Warto też podkreślać, że – jak mówi ustawa – są to prywatne pieniądze pracownika, które może on w każdej chwili wycofać, w każdej chwili może z tego programu zrezygnować. Uczestnictwo w PPK jest całkowicie dobrowolne, nie ma żadnego przymusu.
Jak zachęcić pracowników do oszczędzania na emeryturę w PPK?
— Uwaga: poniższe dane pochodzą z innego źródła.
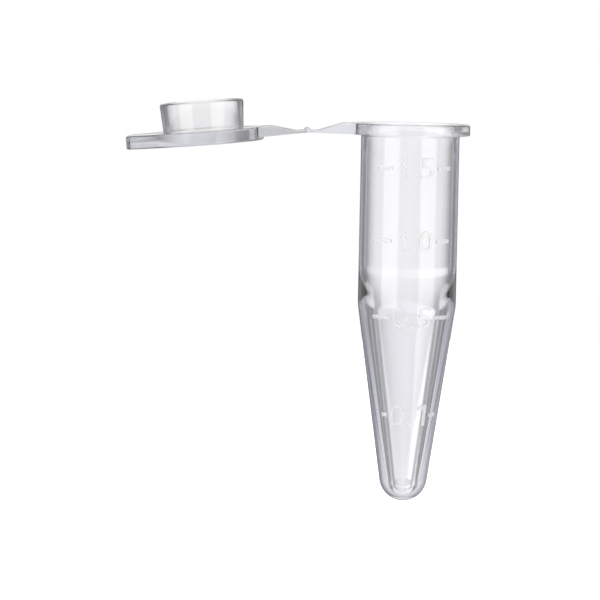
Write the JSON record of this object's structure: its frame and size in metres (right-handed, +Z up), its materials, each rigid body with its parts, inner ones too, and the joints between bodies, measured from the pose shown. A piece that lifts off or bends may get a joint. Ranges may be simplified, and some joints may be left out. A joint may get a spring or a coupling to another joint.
{
  "type": "microcentrifuge tube",
  "caption": "Conical plastic sample tube with a rim collar, raised graduation marks and a snap lid held open on a two-fold strap hinge.",
  "frame": {"origin": "on the tube's axis, at the underside of the rim collar, which rests on a rack's top", "axes": "+Z up along the tube's axis out of its mouth; the lid and its strap are on the -X side; the graduation marks face -Y"},
  "size_m": [0.037, 0.0128, 0.0433],
  "materials": {
    "clear_polypropylene": "clear, polished, faintly lilac",
    "lid_polypropylene": "clear, lightly clouded",
    "frosted_polypropylene": "frosted raised marks"
  },
  "bodies": {
    "tube": {"tube_body": "clear_polypropylene", "rim_collar": "clear_polypropylene", "tube_hinge_leaf": "clear_polypropylene", "mark_1_5_digit_a": "frosted_polypropylene", "mark_1_5_point": "frosted_polypropylene", "mark_1_5_digit_c": "frosted_polypropylene", "mark_1_5_left_tick": "frosted_polypropylene", "mark_1_5_right_tick": "frosted_polypropylene", "mark_1_0_digit_a": "frosted_polypropylene", "mark_1_0_point": "frosted_polypropylene", "mark_1_0_digit_c": "frosted_polypropylene", "mark_1_0_left_tick": "frosted_polypropylene", "mark_1_0_right_tick": "frosted_polypropylene", "mark_0_5_digit_a": "frosted_polypropylene", "mark_0_5_point": "frosted_polypropylene", "mark_0_5_digit_c": "frosted_polypropylene", "mark_0_5_left_tick": "frosted_polypropylene", "mark_0_5_right_tick": "frosted_polypropylene", "mark_0_1_digit_a": "frosted_polypropylene", "mark_0_1_point": "frosted_polypropylene", "mark_0_1_digit_c": "frosted_polypropylene", "mark_0_1_left_tick": "frosted_polypropylene", "mark_0_1_right_tick": "frosted_polypropylene"},
    "web": {"hinge_web": "clear_polypropylene"},
    "lid": {"lid_hinge_leaf": "lid_polypropylene", "lid_disc": "lid_polypropylene", "lid_plug": "clear_polypropylene", "thumb_tab": "lid_polypropylene"}
  },
  "joints": [
    {"name": "tube_fold", "type": "hinge", "parent": "tube", "child": "web", "pos_m": [-0.01016, 0, 0.00022], "axis": [0, 1, 0], "range_deg": [-40, 92.6]},
    {"name": "lid_fold", "type": "hinge", "parent": "web", "child": "lid", "pos_m": [-0.01209, 0, 0.00013], "axis": [0, 1, 0], "range_deg": [-40, 92.6]}
  ],
  "couplings": [
    {"joint": "tube_fold", "follows": "lid_fold", "ratio": 1}
  ]
}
Nawet jeśli słowo „emerytura" nie każdego przekonuje, bo dla młodych osób, w wieku 20–30 lat, wydaje się dość abstrakcyjne – przyznam, że sama kiedyś tak myślałam – to trzeba sobie powiedzieć, że jest to rodzaj oszczędzania. A każdy rozsądny człowiek odkłada pieniądze na czarną godzinę. I uczestnictwo w PPK to jest także oszczędzanie na wypadek nagłej potrzeby (np. choroba nasza lub bliskich). A mamy tu dopłaty od pracodawcy, dopłaty od państwa – dodatkowe pieniądze, których w inny sposób nie dostanę. PPK to nie jest tylko polski wymysł, tego typu rozwiązania funkcjonują na świecie. Nasze jest wzorowane na systemie brytyjskim. Warto zwrócić uwagę na bardzo niskie koszty oszczędzania. Jako osoby prywatne tak dogodnych warunków oszczędzania na emeryturę nie dostaniemy w żadnej instytucji finansowej.